Question: I have worked in a contracting company for more than 10 years. I submitted my resignation two weeks ago. However, after serving the notice period for only one week, I received a letter from the company asking me to leave. Thereafter I left the company. However, with regard to the calculation of end-of-service benefits, I was told by my former employer that the same shall not be more than the total salaries for one year. Moreover, the notice period would also not be considered since I did not complete it - although it was the employer who had asked me to leave without serving the full tenure of the notice period. I would like to know how are end-of-service benefits calculated, in keeping with Labour Law, and whether my former employer can impose a ban on me for not having served the full tenure of my notice period. Moreover, will I be allowed to transfer my sponsorship without obtaining a No Objection Certificate (NOC) from the employer?
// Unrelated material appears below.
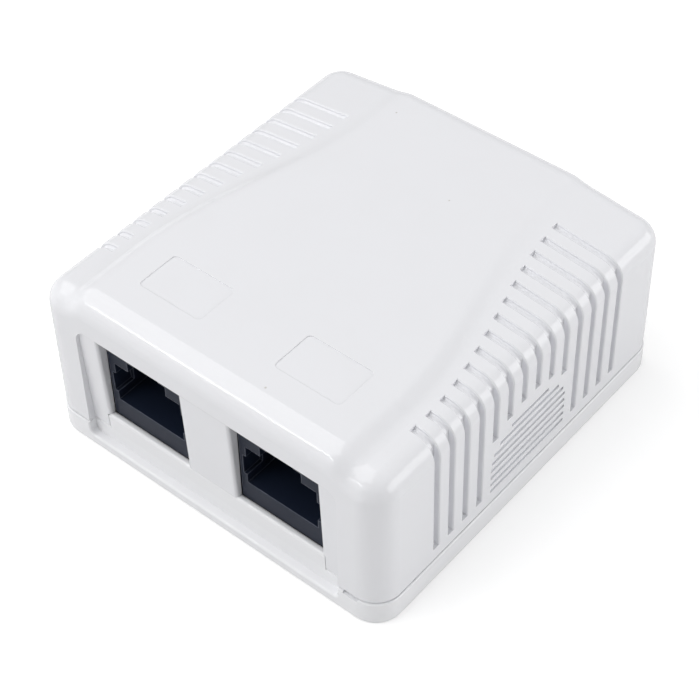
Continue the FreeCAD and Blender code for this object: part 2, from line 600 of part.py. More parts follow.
def board_screws():
    """Pan head screws with a cross recess, one in each post."""
    screws = []
    for x, y in POST_PLACES:
        shank = upright_rod(SCREW_R, x, y, BOARD_BOTTOM_Z - SCREW_REACH, BOARD_TOP_Z + SCREW_HEAD_HEIGHT / 2)
        head = upright_rod(SCREW_HEAD_R, x, y, BOARD_TOP_Z, BOARD_TOP_Z + SCREW_HEAD_HEIGHT)
        crown = [e for e in head.Edges if min(v.Z for v in e.Vertexes) > BOARD_TOP_Z]
        head = head.makeChamfer(SCREW_HEAD_HEIGHT / 3, crown)
        top = BOARD_TOP_Z + SCREW_HEAD_HEIGHT
        arm = CROSS_LENGTH / 2
        half = CROSS_WIDTH / 2
        cross = [block(x - arm, x + arm, y - half, y + half, top - CROSS_DEPTH, top + PAST),
                 block(x - half, x + half, y - arm, y + arm, top - CROSS_DEPTH, top + PAST)]
        screws.append(shank.fuse(head).cut(cross))
    return Part.makeCompound(screws)


def jack_housing(x):
    """One-piece jack body, with a narrower nose right behind the window."""

    def across(width, y0, y1, z0, z1):
        return block(x - width / 2, x + width / 2, y0, y1, z0, z1)

    front = JACK_NOSE_FRONT_Y
    nose = across(JACK_NOSE_WIDTH, front, JACK_BODY_FRONT_Y + PAST, JACK_NOSE_LOW_Z, JACK_TOP_Z)
    body = across(JACK_BODY_WIDTH, JACK_BODY_FRONT_Y, JACK_REAR_Y, BOARD_TOP_Z, JACK_TOP_Z)
    notch_low = SOCKET_FLOOR_Z + SIDE_NOTCH_RISE
    tools = [across(SOCKET_WIDTH, front - PAST, front + SOCKET_DEPTH, SOCKET_FLOOR_Z, SOCKET_TOP_Z),
             across(LATCH_WIDTH, front - PAST, front + SOCKET_DEPTH, SOCKET_TOP_Z - PAST, LATCH_TOP_Z),
             across(LATCH_SLOT_WIDTH, front - PAST, front + LATCH_SLOT_DEPTH, LATCH_TOP_Z - PAST,
                    LATCH_TOP_Z + LATCH_SLOT_HEIGHT),
             across(SOCKET_WIDTH + 2 * SIDE_NOTCH_DEPTH, front - PAST, front + SIDE_NOTCH_LENGTH,
                    notch_low, notch_low + SIDE_NOTCH_HEIGHT)]
    # Bed and leg slot of the contact springs
    bed_width = (CONTACTS - 1) * CONTACT_PITCH + CONTACT_WIDTH + 2 * CONTACT_ROOM
    below = CONTACT_THICKNESS / 2 + CONTACT_ROOM
    tools.append(across(bed_width, CONTACT_BEND_Y - CONTACT_BEND_R - below, CONTACT_LEG_Y + below,
                        CONTACT_BED_Z - below, SOCKET_FLOOR_Z + PAST))
    tools.append(across(bed_width, CONTACT_LEG_Y - below, CONTACT_LEG_Y + below, BOARD_TOP_Z - PAST,
                        CONTACT_BED_Z))
    return nose.fuse(body).cut(tools)


def jack_contact(x):
    """A flat spring: leg on the board, run under the socket's floor, front bend, sprung tail."""
    leg_top = CONTACT_BED_Z - CONTACT_LEG_BEND_R
    inset = CONTACT_LEG_BEND_R * (1.0 - math.sqrt(0.5))
    leg_bend = V(x, CONTACT_LEG_Y - inset, CONTACT_BED_Z - inset)
    run_start = V(x, CONTACT_LEG_Y - CONTACT_LEG_BEND_R, CONTACT_BED_Z)
    run_end = V(x, CONTACT_BEND_Y, CONTACT_BED_Z)
    centre_z = CONTACT_BED_Z + CONTACT_BEND_R
    nose = V(x, CONTACT_BEND_Y - CONTACT_BEND_R, centre_z)
    tail_y = CONTACT_BEND_Y - CONTACT_BEND_R * math.sin(CONTACT_LEAN)
    tail_start = V(x, tail_y, centre_z + CONTACT_BEND_R * math.cos(CONTACT_LEAN))
    rise = (CONTACT_TIP_Y - tail_y) * math.tan(CONTACT_LEAN)
    tip = V(x, CONTACT_TIP_Y, tail_start.z + rise)
    path = Part.Wire([Part.makeLine(V(x, CONTACT_LEG_Y, BOARD_TOP_Z), V(x, CONTACT_LEG_Y, leg_top)),
                      Part.Arc(V(x, CONTACT_LEG_Y, leg_top), leg_bend, run_start).toShape(),
                      Part.makeLine(run_start, run_end),
                      Part.Arc(run_end, nose, tail_start).toShape(),
                      Part.makeLine(tail_start, tip)])
    half_w = CONTACT_WIDTH / 2
    half_t = CONTACT_THICKNESS / 2
    corners = [V(x + sx * half_w, CONTACT_LEG_Y + sy * half_t, BOARD_TOP_Z)
               for sx, sy in ((-1, -1), (1, -1), (1, 1), (-1, 1), (-1, -1))]
    return path.makePipeShell([Part.makePolygon(corners)], True, False)


def slot_y(index):
    """Middle of a terminal block's slot."""
    return BLOCK_FRONT_Y + BLOCK_END + (index + 0.5) * BLOCK_PITCH


def terminal_block(x):
    """Row of pointed pillars; a wire is pushed down into each slot between them."""
    top = BOARD_TOP_Z + BLOCK_HEIGHT
    half = BLOCK_WIDTH / 2
    body = block(x - half, x + half, BLOCK_FRONT_Y, BLOCK_FRONT_Y + BLOCK_LENGTH, BOARD_TOP_Z, top)
    tools = []
    for i in range(BLOCK_SLOTS):
        y = slot_y(i)
        gap = BLOCK_SLOT_WIDTH / 2
        tools.append(block(x - FAR, x + FAR, y - gap, y + gap, top - BLOCK_SLOT_DEPTH, top + PAST))
        mouth = gap + BLOCK_POINT
        tools.append(prism_along_x([(y - mouth, top), (y, top - mouth), (y + mouth, top), (y, top + PAST)],
                                   x - FAR, x + FAR))
        room_x = FORK_THICKNESS / 2 + FORK_ROOM
        room_y = FORK_WIDTH / 2 + FORK_ROOM
        tools.append(block(x - room_x, x + room_x, y - room_y, y + room_y, BOARD_TOP_Z - PAST,
                           BOARD_TOP_Z + FORK_HEIGHT + FORK_ROOM))
    return body.cut(tools)


def terminal_fork(x, y):
    """Slit blade that bites through the wire's insulation."""
    top = BOARD_TOP_Z + FORK_HEIGHT
    half = FORK_WIDTH / 2
    slit = FORK_SLIT / 2
    low = top - FORK_SLIT_DEPTH
    flare = 2 * FORK_SLIT
    outline = [(y - half, BOARD_TOP_Z), (y + half, BOARD_TOP_Z), (y + half, top), (y + slit + flare, top),
               (y + slit, top - flare), (y + slit, low), (y - slit, low), (y - slit, top - flare),
               (y - slit - flare, top), (y - half, top)]
    return prism_along_x(outline, x - FORK_THICKNESS / 2, x + FORK_THICKNESS / 2)


def all_parts():
    """Every sub-part by its node name."""
    parts = {"cover": cover(), "base_tray": tray(), "circuit_board": circuit_board(),
             "board_screws": board_screws()}
    for port, x in zip(("left", "right"), PORT_X):
        parts[f"jack_housing_{port}"] = jack_housing(x)
        for i in range(CONTACTS):
            contact_x = x + (i - (CONTACTS - 1) / 2) * CONTACT_PITCH
            parts[f"jack_contact_{port}_{i + 1}"] = jack_contact(contact_x)
        for row, side in (("a", -1), ("b", 1)):
            block_x = x + side * BLOCK_OFFSET_X
            parts[f"terminal_block_{port}_{row}"] = terminal_block(block_x)
            for i in range(BLOCK_SLOTS):
                parts[f"terminal_fork_{port}_{row}{i + 1}"] = terminal_fork(block_x, slot_y(i))
    return parts


os.makedirs("parts", exist_ok=True)
for name, shape in all_parts().items():
    print(f"{name}: {len(shape.Solids)} solid, {shape.Volume:.2f} mm3, valid {shape.isValid()}")
    shape.exportStep(f"parts/{name}.step")
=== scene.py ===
# %% [markdown]
# # A white surface box for two network jacks
# The object is a small wall box: a glossy white cover with a raised roof and grooved sides stands on a
# low tray, and two black jacks look out of the front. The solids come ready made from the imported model.
# This lesson gives every surface its finish, makes the small repeated metal parts, and sets up light and
# camera. All places are in metres in the object's own frame: +Z is up, the jacks face -Y, the underside
# is at Z = 0.

# %% Load the frame
import json
import math

import bpy
from mathutils import Matrix, Vector


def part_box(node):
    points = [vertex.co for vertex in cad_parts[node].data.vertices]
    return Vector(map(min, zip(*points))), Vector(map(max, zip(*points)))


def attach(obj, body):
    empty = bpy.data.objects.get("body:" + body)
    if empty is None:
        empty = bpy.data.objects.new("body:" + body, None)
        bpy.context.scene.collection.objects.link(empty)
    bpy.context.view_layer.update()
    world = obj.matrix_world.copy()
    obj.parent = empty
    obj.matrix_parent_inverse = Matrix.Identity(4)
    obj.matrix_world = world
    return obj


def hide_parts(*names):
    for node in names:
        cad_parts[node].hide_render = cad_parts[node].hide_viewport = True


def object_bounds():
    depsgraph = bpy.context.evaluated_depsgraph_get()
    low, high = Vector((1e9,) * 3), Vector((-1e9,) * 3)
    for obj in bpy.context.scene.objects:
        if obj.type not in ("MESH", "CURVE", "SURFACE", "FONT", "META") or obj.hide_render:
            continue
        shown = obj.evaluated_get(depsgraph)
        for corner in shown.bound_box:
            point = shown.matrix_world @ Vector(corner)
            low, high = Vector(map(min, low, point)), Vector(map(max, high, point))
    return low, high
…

Answer: We would like to inform the questioner that the calculation of end-of-service benefits, according to Article 132 of Labour Law, is as following:
'A worker who has completed a period of one or more years of continuous service shall be entitled to severance pay on termination of his employment. The days of absence from work without pay shall not be included in calculating the period of service. The severance pay shall be calculated as:
- 21 days' remuneration for each year for the first 5 years of service.
- 30 days' remuneration for each additional year of service, provided the aggregate amount of severance pay shall not exceed 2 years' remunerations.
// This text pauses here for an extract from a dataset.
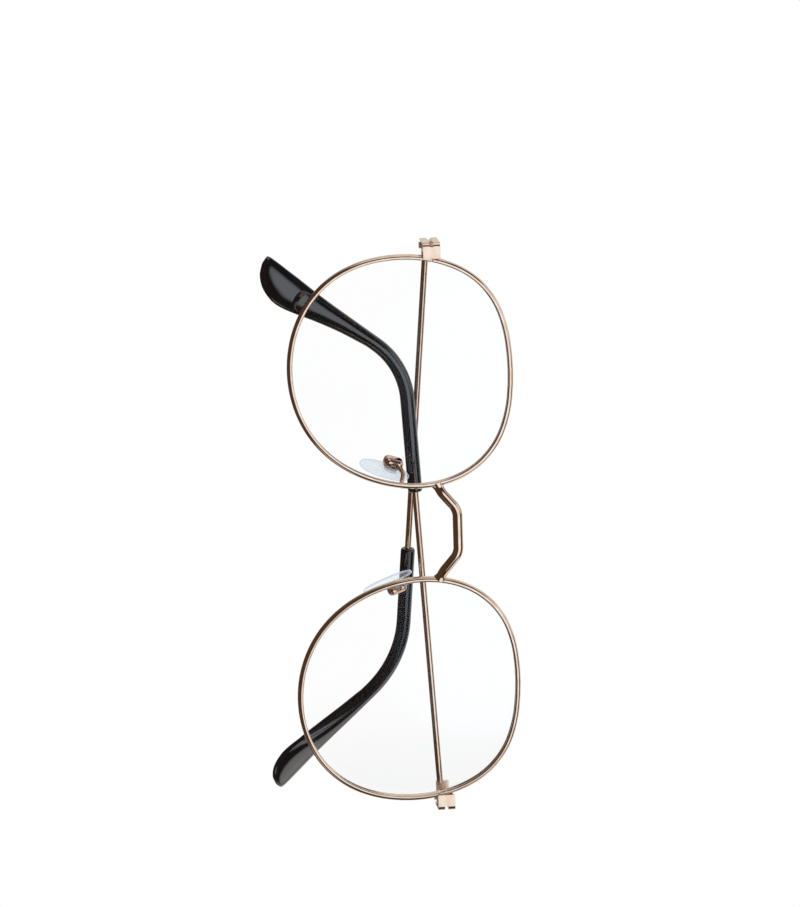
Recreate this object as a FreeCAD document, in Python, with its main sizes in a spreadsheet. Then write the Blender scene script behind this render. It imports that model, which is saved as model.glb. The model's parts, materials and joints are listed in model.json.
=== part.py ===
import FreeCAD, Part
import math
import os
import re

import Sketcher

# Round metal eyeglasses, folded. Millimetres, +Z up as worn, the front faces -Y and +X is the wearer's
# left. The origin is midway between the nose pads. The left half of the front is built first and the
# right half mirrors it. The temples fold one over the other, the right one on top.

Vector = FreeCAD.Vector
Rotation = FreeCAD.Rotation
Placement = FreeCAD.Placement
doc = FreeCAD.newDocument("round_eyeglasses")
sheet = doc.addObject("Spreadsheet::Sheet", "Sizes")

sizes = {
    # where the lenses stand, from the origin
    "lens_spacing": 72,
    "lens_ahead": 7,
    "lens_raise": 4,
    "wrap_angle": 3.5,
    # eyewire and its groove
    "rim_radius": 25.2,
    "rim_width": 1.15,
    "rim_depth": 1.9,
    "rim_crown": 0.42,
    "groove_depth": 0.45,
    "groove_width": 0.9,
    "rim_split": 0.3,
    # lens
    "lens_thickness": 1.8,
    "lens_curve": 110,
    "lens_fit": 0.05,
    # closing block of the eyewire and its screw
    "lock_angle": 16.7,
    "lock_width": 1.7,
    "lock_depth": 2.2,
    "lock_height": 3.2,
    "lock_sink": 0.3,
    "rim_screw_inset": 0.54,
    "rim_screw_radius": 0.34,
    "rim_screw_head_radius": 0.48,
    "rim_screw_head_height": 0.35,
    # end piece
    "end_flat": 0.85,
    "end_height": 3.8,
    "end_thickness": 0.4,
    "end_bend": 1,
    "end_gap": 0.05,
    "end_notch": 0.8,
    # hinge
    "hinge_lift": -0.225,
    "hinge_behind": 6.7,
    "knuckle_radius": 0.8,
    "ear_height": 1,
    "tongue_height": 1.1,
    "hinge_gap": 0.05,
    "hinge_clearance": 0.05,
    "front_leaf_thickness": 0.3,
    "front_leaf_length": 2.6,
    "temple_leaf_thickness": 1.1,
    "temple_leaf_length": 3.2,
    "temple_leaf_height": 2.8,
    "hinge_screw_radius": 0.42,
    "hinge_screw_head_radius": 0.74,
    "hinge_screw_head_height": 0.45,
    "hinge_screw_tip": 0.3,
    "screw_fit": 0.03,
    "slot_width": 0.2,
    # temples, with distances along them from the hinge pin
    "temple_wire_radius": 0.7,
    "temple_wire_below": 0.35,
    "temple_bend_distance": 98.2,
    "sleeve_length": 66.6,
    "sleeve_radius": 1.6,
    "sleeve_fit": 0.05,
    "core_short": 12,
    "paddle_width": 7.7,
    "paddle_thickness": 2.6,
    "paddle_belly": 1.2,
    # how each temple was bent to fit, and how it lies folded
    "drop_angle_left": 3,
    "drop_angle_right": 3.95,
    "bend_angle_left": 49.5,
    "bend_angle_right": 42,
    "bend_radius_left": 17,
    "bend_radius_right": 25,
    "sleeve_start_left": 69.4,
    "sleeve_start_right": 71.3,
    "twist_angle_left": 4,
    "twist_angle_right": 27.5,
    "slant_angle_left": 1.9,
    "slant_angle_right": 7.4,
    # bridge
    "bridge_width": 2.2,
    "bridge_thickness": 1.9,
    "bridge_foot_angle": 165,
    "bridge_foot_stand": 0.5,
    "bridge_flare_radius": 1.3,
    "bridge_shoulder_rise": 0.649,
    "bridge_top_rise": 3.35,
    "bridge_bow": 0.9,
    "bridge_bend": 4,
    # nose pads, each on a stem that rocks in a box at the end of an arm
    "pad_spacing": 25.4,
    "pad_splay_angle": 14,
    "pad_tilt_angle": 20,
    "pad_length": 11.6,
    "pad_width": 7.2,
    "pad_thickness": 1.7,
    "pad_edge": 0.6,
    "stem_reach": 2.1,
    "stem_raise": 1.3,
    "stem_width": 1.2,
    "stem_height": 1.5,
    "stem_head": 0.55,
    "stem_base_radius": 1.5,
    "stem_base_thickness": 0.6,
    "stem_fit": 0.05,
    "box_width": 3.4,
    "box_height": 4.4,
    "box_back": 1.3,
    "box_mouth": 0.85,
    "box_edge": 1.1,
    "box_side_gap": 0.1,
    "box_rock_gap": 0.35,
    "box_back_gap": 0.2,
    "pad_screw_radius": 0.35,
    "pad_screw_head_radius": 0.65,
    "pad_screw_head_height": 0.4,
    "arm_radius": 0.5,
    "arm_root_angle": 182,
    "arm_back": 2,
    "arm_swing": 1.6,
    "arm_rise": 0.7,
    "arm_bend": 1.4,
}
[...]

As for the question on the notice period, the questioner is entitled to one month's salary for the notice period since the employer is the one who asked the questioner to quit during the notice period.
As for the ban, no ban can be imposed on the questioner and he may transfer his sponsorship to a new employer without the consent of his former employer since the questioner has spent more than three years with his previous employer.
- Questions answered by advocate Mohammad Ebrahim Al Shaiba of Al Bahar Advocates and Legal Consultants.